Sir John is due to report to ministers in the next few weeks. But it remains an unhappy fact that without yesterday's Belfast court hearing, new evidence - some of which has been known about since 1990 - may have remained under wraps for ever.
The reason is that information gathered in such police investigations is only available to the prosecuting authorities - and if they choose not to act upon it then it remains confidential, even from those most affected. In this case it is the Guildford Four. But similar anxieties were raised only last week in the case of Joy Gardner, the Jamaican woman who collapsed and died seven months ago after a struggle with immigration officers.

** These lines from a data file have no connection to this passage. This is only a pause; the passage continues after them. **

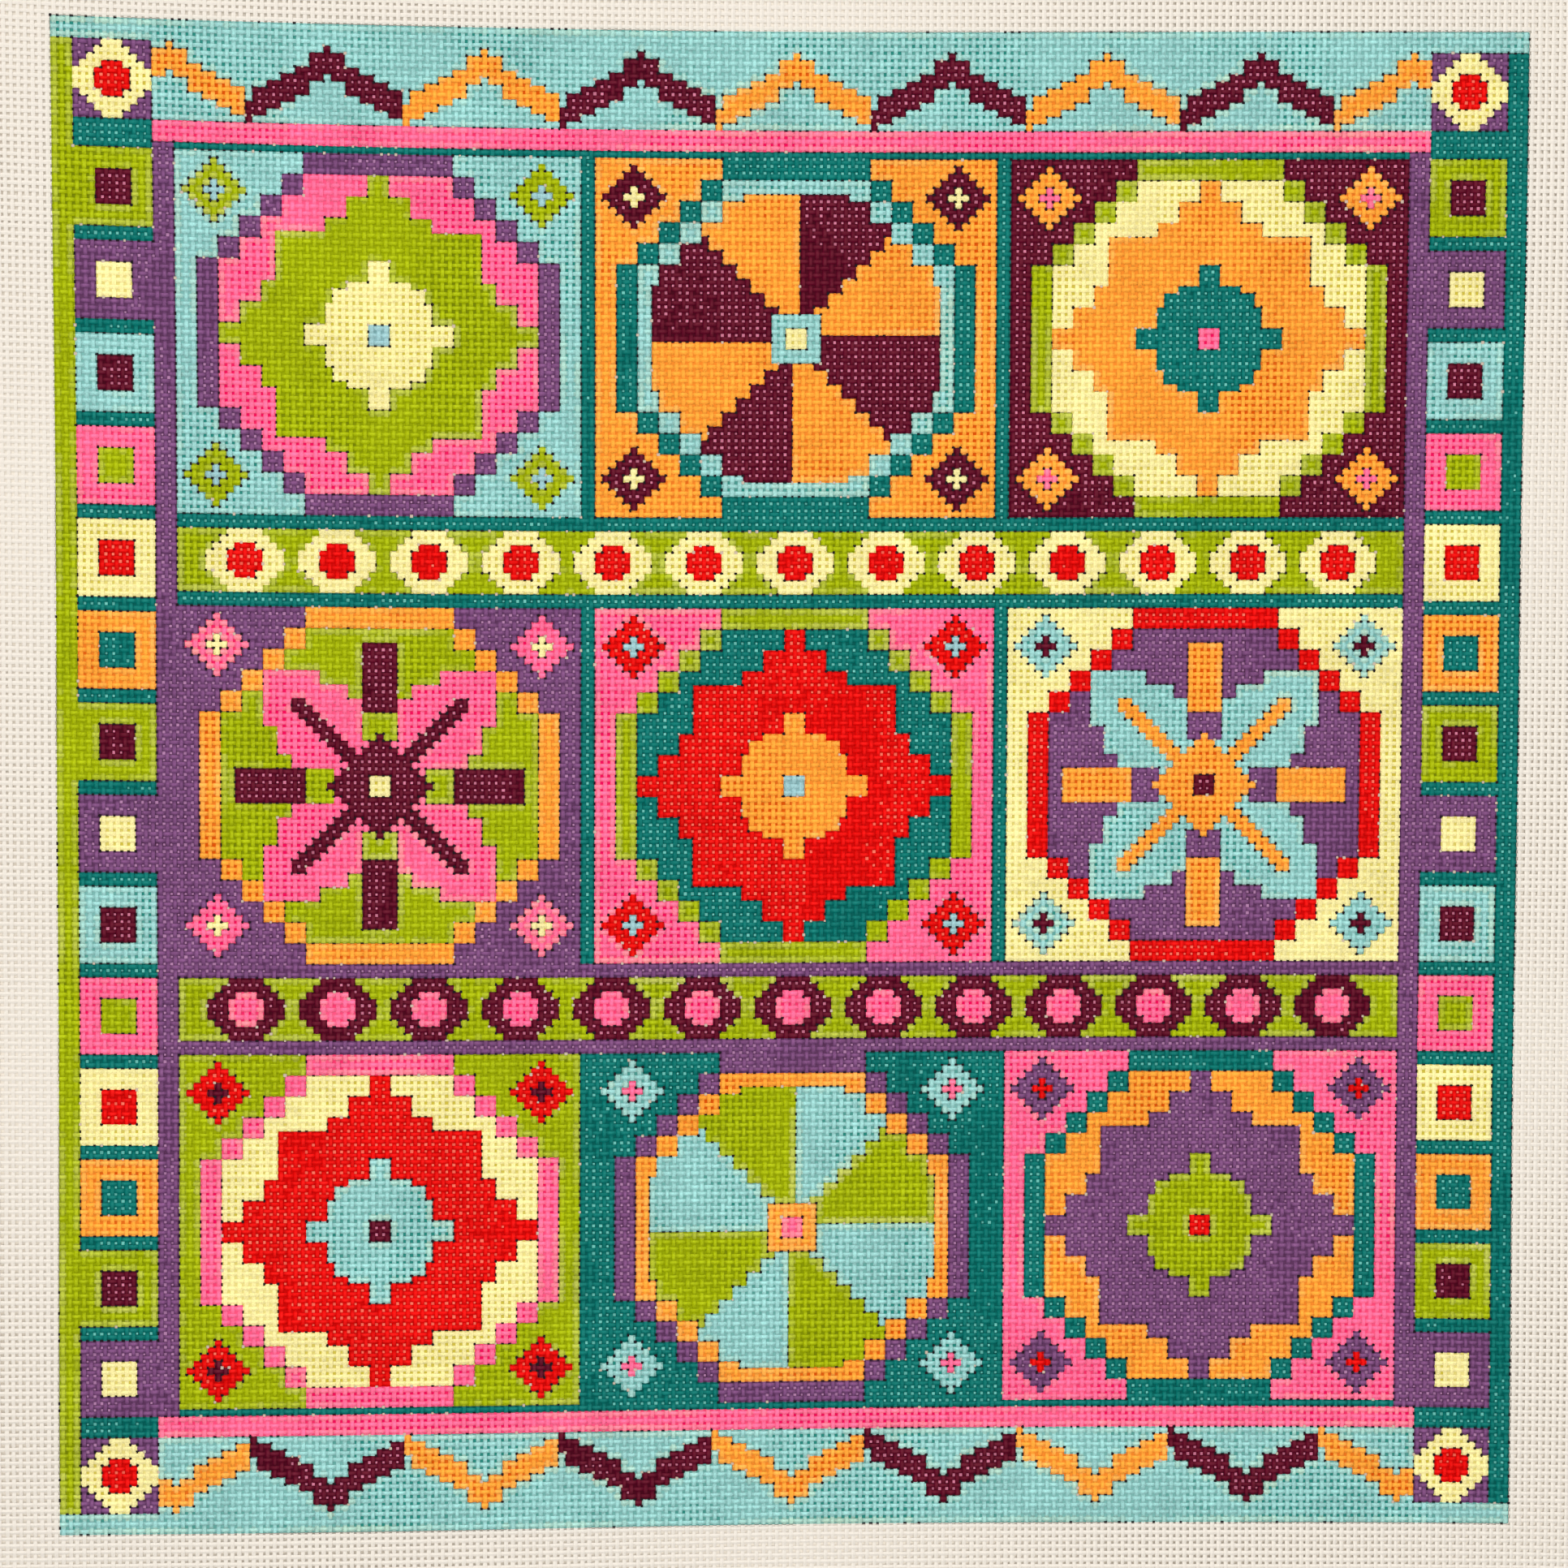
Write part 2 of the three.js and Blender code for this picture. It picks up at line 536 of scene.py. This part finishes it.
def mapThreads(mesh, corners, faceOfLoop, pointOfLoop, threadOfFace, along):
    lastCorner = threadSides - 1
    highest = np.zeros(len(mesh.polygons), int)
    lowest = np.full(len(mesh.polygons), lastCorner)
    np.maximum.at(highest, faceOfLoop, corners[pointOfLoop])
    np.minimum.at(lowest, faceOfLoop, corners[pointOfLoop])
    squares = np.zeros(len(mesh.polygons), int)
    np.add.at(squares, faceOfLoop, corners[pointOfLoop] ** 2)
    isEnd = squares == sum(corner**2 for corner in range(threadSides))  # a cut end has all its corners
    wraps = (highest == lastCorner) & (lowest == 0) & ~isEnd
    around = corners[pointOfLoop] + threadSides * (wraps[faceOfLoop] & (corners[pointOfLoop] == 0))
    outward = np.where(along[pointOfLoop] < 0, -0.5, 0.5)
    longer = outward * (isEnd[faceOfLoop] & (corners[pointOfLoop] % lastCorner > 0))
    u = (along[pointOfLoop] + longer + strip["start"]) / strip["crossings"]
    inStrip = strip["inset"] + strip["filled"] * around / threadSides
    v = (threadOfFace[faceOfLoop] + inStrip) / strip["threads"]
    layer = mesh.uv_layers.new(name="OFBake")
    layer.data.foreach_set("uv", np.stack([u, v], 1).astype(np.float32).ravel())


# Shapes one group of threads into cloth: first is its lowest thread's number in the whole weave
def shapeThreads(mesh, first, upright, seed):
    points = meshArray(mesh.vertices, "co", 3).astype(float)
    thread = np.round(points[:, 0]).astype(int)
    along, offset = points[:, 1].copy(), points[:, 0] - thread
    crimp = weave["crimp"] / pitch
    whole = np.round(along).astype(int)
    crossings = wholeUp if upright else wholeAcross
    isEnd = (along < 0) | (along > crossings - 1)
    level = np.where((whole + thread + first + (0 if upright else 1)) % 2 == 0, crimp, -crimp)
    level[isEnd] = 0
    height = points[:, 2] - level
    flat = abs(offset) > abs(height)
    corners = np.where(flat, np.where(offset > 0, 0, 2), np.where(height > 0, 1, 3))

    draw = np.random.default_rng(weave["seed"] + seed)
    count = thread.max() + 1
    stray, slub = np.zeros(len(points)), np.zeros(len(points))
    for length in weave["strayWaves"]:
        start = draw.uniform(0, 2 * math.pi, (2, count))
        turn = 2 * math.pi * along / length
        stray += np.sin(turn + start[0][thread]) / len(weave["strayWaves"])
        slub += np.sin(weave["slubTurns"] * turn + start[1][thread]) / len(weave["strayWaves"])
    aside = draw.normal(0, weave["threadSpread"], count)[thread]
    fuller = draw.normal(0, weave["threadSpread"], count)[thread]
    isOver = level > 0
    girth = 1 + weave["slubMost"] * (slub + fuller) + np.where(isOver, 1, -1) * weave["overWider"]
    girth[isEnd] *= weave["endGirth"]

    faces = meshArray(mesh.polygons, "center", 3)
    threadOfFace = np.round(faces[:, 0]).astype(int)
    segment = np.floor(faces[:, 1]).astype(int)  # -1 before the first crossing
    before = np.clip(segment, 0, crossings - 1)
    after = np.clip(segment + 1, 0, crossings - 1)
    number = threadOfFace + first
    here = threadColours[before, number] if upright else threadColours[number, before]
    nextOne = threadColours[after, number] if upright else threadColours[number, after]
    addAttribute(mesh, "paintHere", "FLOAT_COLOR", "FACE", "color", here)
    addAttribute(mesh, "paintNext", "FLOAT_COLOR", "FACE", "color", nextOne)
    addAttribute(mesh, "crest", "FLOAT", "POINT", "value", np.where(isOver & ~isEnd, 1.0, 0.0))
    pointOfLoop = meshArray(mesh.loops, "vertex_index", 1, np.int32)
    faceSizes = meshArray(mesh.polygons, "loop_total", 1, np.int32)
    faceOfLoop = np.repeat(np.arange(len(mesh.polygons)), faceSizes)
    mapThreads(mesh, corners, faceOfLoop, pointOfLoop, threadOfFace, along)

    across = (thread + first + offset * girth) * pitch + weave["strayMost"] * (stray + aside)
    length = along * pitch
    halfAcross, halfUp = (wholeAcross - 1) / 2 * pitch, (wholeUp - 1) / 2 * pitch
    right, up = (across, length) if upright else (length, across)
    x, y = right - halfAcross, up - halfUp
    clothMiddle = weave["crimp"] + weave["threadHeight"] / 2
    placed = np.empty_like(points)
    placed[:, 0], placed[:, 1] = drawnPlace(x, y)
    placed[:, 2] = clothMiddle + (level + height * girth) * pitch + liftOff(x, y)
    placed += np.array(clothShift)
    mesh.vertices.foreach_set("co", placed.astype(np.float32).ravel())
    if not upright:
        mesh.flip_normals()  # laying the group on its side mirrors it
    mesh.shade_flat()
    mesh.update()


def addPiece(name, mesh, material):
    mesh.name = name
    piece = bpy.data.objects.new(name, mesh)
    bpy.context.scene.collection.objects.link(piece)
    mesh.materials.clear()
    mesh.materials.append(material)
    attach(piece, "root")
    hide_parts("canvas")
    return piece


class Socket:  # a node's output, with sums that add Math nodes
    def __init__(self, bench, output):
        self.bench, self.output = bench, output

    def sum(self, operation, *parts):
        return self.bench.add("ShaderNodeMath", {"operation": operation}, dict(enumerate(parts)))

    def __add__(self, other):
        return self.sum("ADD", self, other)

    def __sub__(self, other):
        return self.sum("SUBTRACT", self, other)

    def __mul__(self, other):
        return self.sum("MULTIPLY", self, other)

    def __truediv__(self, other):
        return self.sum("DIVIDE", self, other)

    def __rsub__(self, other):
        return self.sum("SUBTRACT", other, self)

    def __gt__(self, other):
        return self.sum("GREATER_THAN", self, other)

    def __lt__(self, other):
        return self.sum("LESS_THAN", self, other)

    __radd__, __rmul__ = __add__, __mul__

    def fract(self):
        return self.sum("FRACT", self)

    def size(self):
        return self.sum("ABSOLUTE", self)

    def most(self, other):
        return self.sum("MAXIMUM", self, other)

    def clamped(self):
        return self.bench.add("ShaderNodeClamp", {}, {"Value": self})

    def outlet(self, name):  # another output of the same node
        return Socket(self.bench, self.output.node.outputs[name])


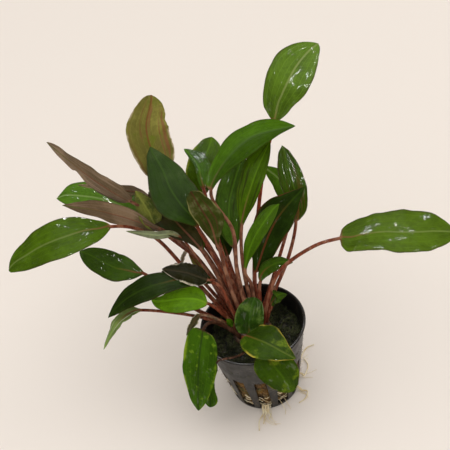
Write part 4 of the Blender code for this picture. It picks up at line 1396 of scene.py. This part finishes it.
def sill_rootlets(luck, skins):
    """Rootlets that come out over the sills and wander over the ground."""
    for slot, side, length in (
        (-1, -2.4, 9), (-1, -1.4, 13), (-1, -0.9, 8), (-1, 0.1, 14), (-1, 1.4, 8), (-1, 2.2, 10),
        (0, -1.5, 5), (0, 1.2, 4), (1, 0.4, 6), (1, 1.4, 7), (2, -0.6, 6), (2, 1.8, 8), (3, -1.2, 7),
        (3, 1.0, 9),
    ):
        points = slot_way_out(slot, side)
        points = [point + UP * (-0.25 * min(1.0, number / 3)) for number, point in enumerate(points)]
        heading = (points[-1] - points[0]).normalized()
        heading.z = 0.0
        bend = luck.uniform(-0.35, 0.35)
        for _ in range(int(length / ROOTLET_STEP)):
            bend += luck.uniform(-0.3, 0.3)
            heading.rotate(Matrix.Rotation(bend * 0.5, 3, "Z"))
            point = points[-1] + heading * ROOTLET_STEP
            points.append(Vector((point.x, point.y, luck.uniform(0.2, 0.6))))
        thick = luck.uniform(0.12, 0.24)
        steps = len(points) * 4
        rings = strand_rings(points, lambda share: thick * (1.0 - 0.6 * share), ROOTLET_SIDES, steps)
        skins.add([[lift_off_ground(point) for point in ring] for ring in rings])


def foot_rootlets(luck, skins):
    """Rootlets that run around inside the foot of the wall."""
    for number in range(FOOT_ROOTLETS):
        turn = math.radians(-165.0 + 36.0 * number)
        points = []
        for _ in range(8):
            radius = wall_radius(3.0) - WALL - 0.55 + luck.uniform(-0.25, 0.1)
            points.append(around(turn, radius, luck.uniform(2.6, 4.2)))
            turn += luck.uniform(0.05, 0.11)
        rings = strand_rings(points, lambda share: 0.36 * (1.0 - 0.5 * share), ROOTLET_SIDES, ROOTLET_RINGS)
        skins.add(rings)


def wool_rootlets(luck, skins):
    """Rootlets that cross the wool behind the slots."""
    for _ in range(WOOL_ROOTLETS):
        turn = math.radians(luck.uniform(-180.0, 180.0))
        height = luck.uniform(4.0, 22.0)
        points = []
        for _ in range(7):
            radius = wall_radius(height) - PLUG_CLEARANCE + 0.35 + SLOT_SWELL * slot_window(turn, height)
            points.append(around(turn, radius, height))
            turn += luck.uniform(0.02, 0.10)
            height = min(23.0, max(3.4, height + luck.uniform(-2.2, 1.0)))
        thick = luck.uniform(0.18, 0.42)
        rings = strand_rings(points, lambda share: thick * (1.0 - 0.4 * share), ROOTLET_SIDES, ROOTLET_RINGS)
        skins.add(rings)


def make_rootlets(finish):
    """Hair-fine roots, gathered in one piece."""
    luck = random.Random(ROOTLET_DRAWS)
    skins = Skins()
    for grow in (sill_rootlets, foot_rootlets, wool_rootlets):
        grow(luck, skins)
    piece = skins.piece("rootlets", finish)


# Floor, light and camera


def make_floor():
    mesh = bpy.data.meshes.new("floor")
    corners = [(x * FLOOR_REACH, y * FLOOR_REACH, 0) for x, y in ((-1, -1), (1, -1), (1, 1), (-1, 1))]
    mesh.from_pydata(corners, [], [(0, 1, 2, 3)])
    make = Finish("pale_floor")
    mesh.materials.append(make.done(FLOOR_COLOUR, 0.55, specular=0.3))
    floor = in_scene("floor", mesh)


def add_lamp(name, shape, place, aim, power):
    lamp = bpy.data.lights.new(name, "AREA")
    lamp.shape = shape
    lamp.energy = power
    lamp.color = LIGHT_COLOUR
    obj = in_scene(name, lamp)
    obj.location = place
    obj.rotation_euler = (Vector(aim) - Vector(place)).to_track_quat("-Z", "Y").to_euler()
    return obj


def make_light():
    """A bright sky that gloss doesn't show, the cloths, and the tubes that only gloss shows."""
    world = bpy.data.worlds.new("soft_studio")
    world.use_nodes = True
    sky = world.node_tree.nodes["Background"]
    sky.inputs["Color"].default_value = (*LIGHT_COLOUR, 1.0)
    sky.inputs["Strength"].default_value = SKY_STRENGTH
    bpy.context.scene.world = world
    world.cycles_visibility.glossy = False
    for name, place, aim, size, power in CLOTHS:
        cloth = add_lamp(name, "DISK", place, aim, power)
        cloth.data.size = size
        cloth.visible_glossy = False
    for number, across in enumerate(TUBE_PLACES):
        place = (across, TUBE_MIDDLE, TUBE_HEIGHT)
        tube = add_lamp(f"tube_{number}", "RECTANGLE", place, (across, TUBE_MIDDLE, 0.0), TUBE_POWER)
        tube.data.size = TUBE_WIDTH
        tube.data.size_y = TUBE_LENGTH
        tube.visible_diffuse = False


def make_camera():
    """The camera, where the pot's rim and foot look as they do from above and in front."""
    camera = bpy.data.cameras.new("camera")
    camera.lens = CAMERA_LENS
    camera.sensor_width = CAMERA_SENSOR
    obj = in_scene("camera", camera)
    right, down, ahead = (Vector(row) for row in CAMERA_AXES)
    turn = Matrix((right, -down, -ahead)).transposed().to_4x4()
    obj.matrix_world = Matrix.Translation(Vector(CAMERA_PLACE) * MM) @ turn
    bpy.context.scene.camera = obj
    bpy.context.scene.view_settings.view_transform = "Standard"


make_camera()
make_floor()
make_light()
make_pot()
dress_plug(make_plug())
make_rootstock()
make_roots()
grow_leaves()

If it is decided that there is insufficient evidence to charge or bring disciplinary action against the officers, the files will remain closed, and Mrs Gardner's family, and indeed the public, will never know exactly what happened.
The Government has said it is committed to setting up an independent body to investigate miscarriages of justice. One of its first tasks must be to widen the scope of the police investigations - often closely focused criminal inquiries rather than searches for the wider picture - and to ensure that new evidence is disclosed, even where it is declared insufficient to act upon. At the same time ministers are also considering proposals to allow the prosecuting authorities the right not to disclose material considered 'sensitive' - which, if abused, can lead to more injustice.
It may be that the powerful film of the Guildford Four and Maguire Seven's story, In the Name of the Father - even with its well-publicised inaccuracies - is pushing home far more effectively than the legal process the message that these 11 people suffered a monstrous injustice.
But that is not how it should be. In the absence of a better remedy, it is now down to you, Sir John.